You know normally I’m pretty open minded and very easy to get along with but generally extremely shy. This post however will probably give me backlash etc but as I try and not focus on (my severe issues at the moment and meds that I’m on (read my thread and no I’m not insane but getting there).

I personally think that the human race will destroy all natural coral reefs because there are sooo many who don’t care as to those who do. We know it’s global warming, pollution, plastic, vehicle emissions, sewer waste water dumping into the ocean spin the dial and pick an option. Let’s face the math we have hoe many tanks in the world as compared to one tiny section of natural reef probably has more species and coral than all of ours combined. Yes we may keep some things from extinction but how many millions have gone extinct and will?
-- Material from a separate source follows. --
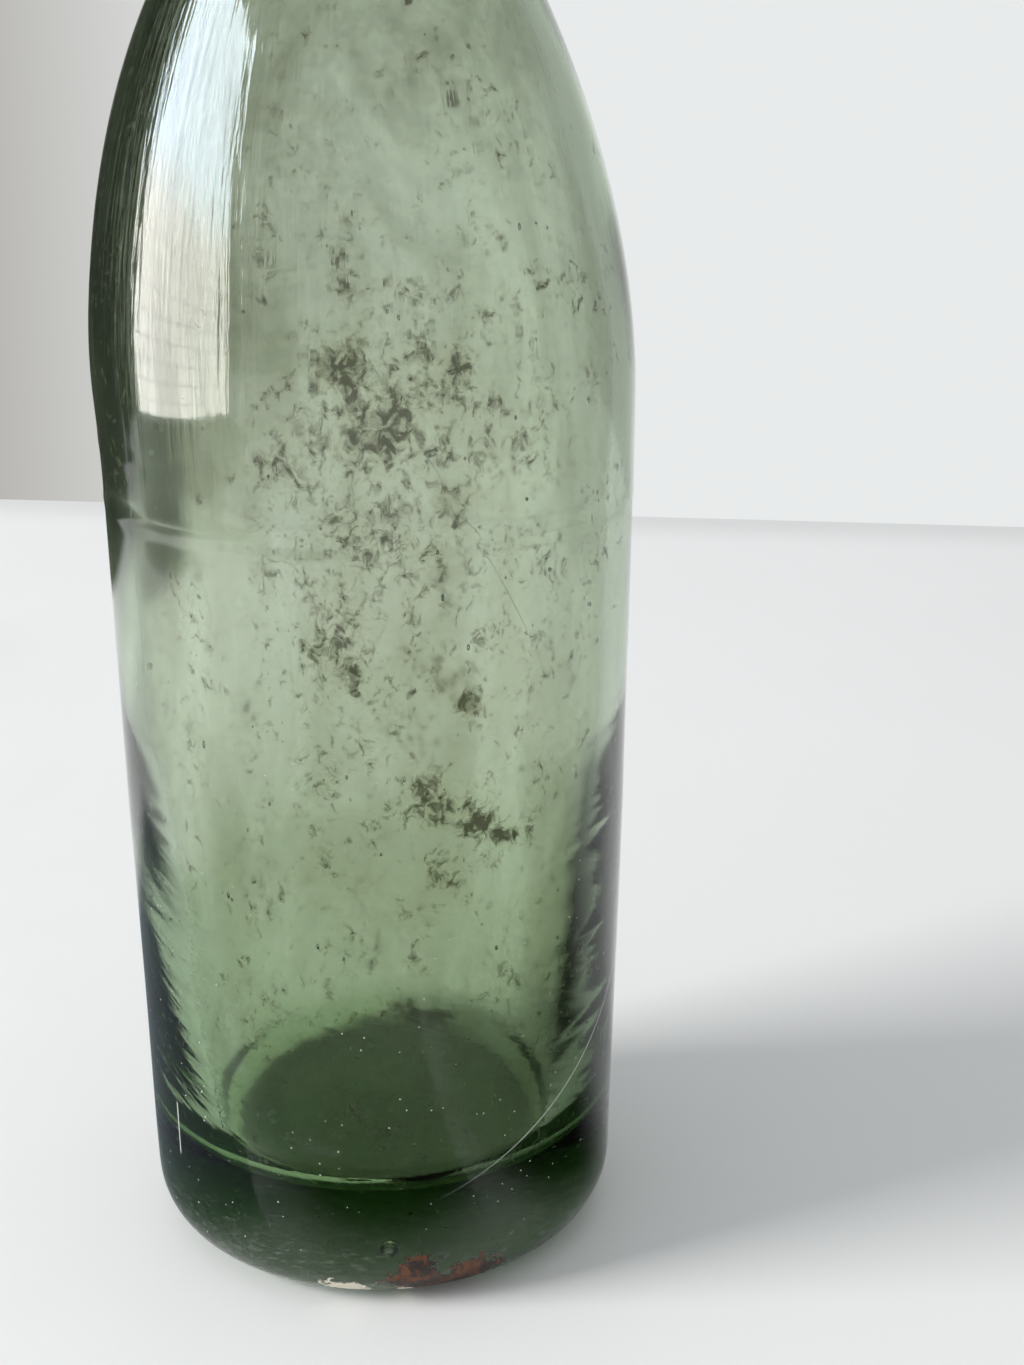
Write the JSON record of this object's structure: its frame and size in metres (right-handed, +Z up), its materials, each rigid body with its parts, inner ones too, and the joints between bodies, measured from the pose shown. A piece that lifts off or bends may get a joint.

Unless people change their life styles then nothing will change. I mean just recently my Jeep was literally cut in 2 pieces, so that’s a positive for one less vehicle producing pollution etc. not sure I will ever drive again ever, but let’s look how much asphalt we have and how it just generates heat. Plastic is horrible on the environment and how much waste do we produce?. Earth is huge but we have how many people and unlike wildlife ahh there is no system to keep us from over populating except our own stupidity.

But I hope one day when I’m finally healed or able to visit each one of the natural reefs and realize that real reefs do have super vibrant colors or special names. They are just normal corals and I hope we always have them.